Reproduce all of the data that follows, character for character.
begin PROVIDED MATERIAL
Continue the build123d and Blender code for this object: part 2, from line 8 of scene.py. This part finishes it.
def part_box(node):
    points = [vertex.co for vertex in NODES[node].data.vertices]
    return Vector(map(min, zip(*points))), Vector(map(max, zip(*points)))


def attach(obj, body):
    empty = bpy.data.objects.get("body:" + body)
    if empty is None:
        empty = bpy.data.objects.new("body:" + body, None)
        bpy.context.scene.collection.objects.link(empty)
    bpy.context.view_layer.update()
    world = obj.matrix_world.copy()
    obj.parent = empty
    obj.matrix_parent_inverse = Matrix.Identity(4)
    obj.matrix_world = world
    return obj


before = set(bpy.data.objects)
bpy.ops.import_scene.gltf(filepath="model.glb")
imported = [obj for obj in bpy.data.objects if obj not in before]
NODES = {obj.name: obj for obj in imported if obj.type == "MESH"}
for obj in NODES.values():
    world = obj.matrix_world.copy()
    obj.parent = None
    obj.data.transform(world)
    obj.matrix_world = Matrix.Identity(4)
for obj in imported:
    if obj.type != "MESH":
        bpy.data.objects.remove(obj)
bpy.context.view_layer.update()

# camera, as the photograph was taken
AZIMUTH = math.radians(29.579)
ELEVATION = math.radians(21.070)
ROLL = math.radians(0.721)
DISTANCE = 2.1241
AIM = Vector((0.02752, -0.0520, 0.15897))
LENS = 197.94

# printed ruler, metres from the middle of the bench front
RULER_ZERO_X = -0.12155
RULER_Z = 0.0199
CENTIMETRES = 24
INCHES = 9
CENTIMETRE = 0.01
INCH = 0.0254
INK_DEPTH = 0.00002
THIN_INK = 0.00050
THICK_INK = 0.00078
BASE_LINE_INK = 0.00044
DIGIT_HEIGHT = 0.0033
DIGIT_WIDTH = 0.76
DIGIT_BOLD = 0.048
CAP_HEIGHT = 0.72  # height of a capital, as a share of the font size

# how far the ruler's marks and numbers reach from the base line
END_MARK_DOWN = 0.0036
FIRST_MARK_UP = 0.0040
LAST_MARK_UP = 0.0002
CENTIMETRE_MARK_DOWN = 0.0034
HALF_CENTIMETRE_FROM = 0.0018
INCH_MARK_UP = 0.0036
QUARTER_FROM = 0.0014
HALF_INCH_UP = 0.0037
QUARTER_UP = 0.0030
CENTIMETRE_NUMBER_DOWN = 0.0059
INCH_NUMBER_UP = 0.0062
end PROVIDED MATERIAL
# EXERCISE ANSWER
Continue the build123d and Blender code for this object: part 2, from line 8 of scene.py. This part finishes it.
def part_box(node):
    points = [vertex.co for vertex in NODES[node].data.vertices]
    return Vector(map(min, zip(*points))), Vector(map(max, zip(*points)))


def attach(obj, body):
    empty = bpy.data.objects.get("body:" + body)
    if empty is None:
        empty = bpy.data.objects.new("body:" + body, None)
        bpy.context.scene.collection.objects.link(empty)
    bpy.context.view_layer.update()
    world = obj.matrix_world.copy()
    obj.parent = empty
    obj.matrix_parent_inverse = Matrix.Identity(4)
    obj.matrix_world = world
    return obj


before = set(bpy.data.objects)
bpy.ops.import_scene.gltf(filepath="model.glb")
imported = [obj for obj in bpy.data.objects if obj not in before]
NODES = {obj.name: obj for obj in imported if obj.type == "MESH"}
for obj in NODES.values():
    world = obj.matrix_world.copy()
    obj.parent = None
    obj.data.transform(world)
    obj.matrix_world = Matrix.Identity(4)
for obj in imported:
    if obj.type != "MESH":
        bpy.data.objects.remove(obj)
bpy.context.view_layer.update()

# camera, as the photograph was taken
AZIMUTH = math.radians(29.579)
ELEVATION = math.radians(21.070)
ROLL = math.radians(0.721)
DISTANCE = 2.1241
AIM = Vector((0.02752, -0.0520, 0.15897))
LENS = 197.94

# printed ruler, metres from the middle of the bench front
RULER_ZERO_X = -0.12155
RULER_Z = 0.0199
CENTIMETRES = 24
INCHES = 9
CENTIMETRE = 0.01
INCH = 0.0254
INK_DEPTH = 0.00002
THIN_INK = 0.00050
THICK_INK = 0.00078
BASE_LINE_INK = 0.00044
DIGIT_HEIGHT = 0.0033
DIGIT_WIDTH = 0.76
DIGIT_BOLD = 0.048
CAP_HEIGHT = 0.72  # height of a capital, as a share of the font size

# how far the ruler's marks and numbers reach from the base line
END_MARK_DOWN = 0.0036
FIRST_MARK_UP = 0.0040
LAST_MARK_UP = 0.0002
CENTIMETRE_MARK_DOWN = 0.0034
HALF_CENTIMETRE_FROM = 0.0018
INCH_MARK_UP = 0.0036
QUARTER_FROM = 0.0014
HALF_INCH_UP = 0.0037
QUARTER_UP = 0.0030
CENTIMETRE_NUMBER_DOWN = 0.0059
INCH_NUMBER_UP = 0.0062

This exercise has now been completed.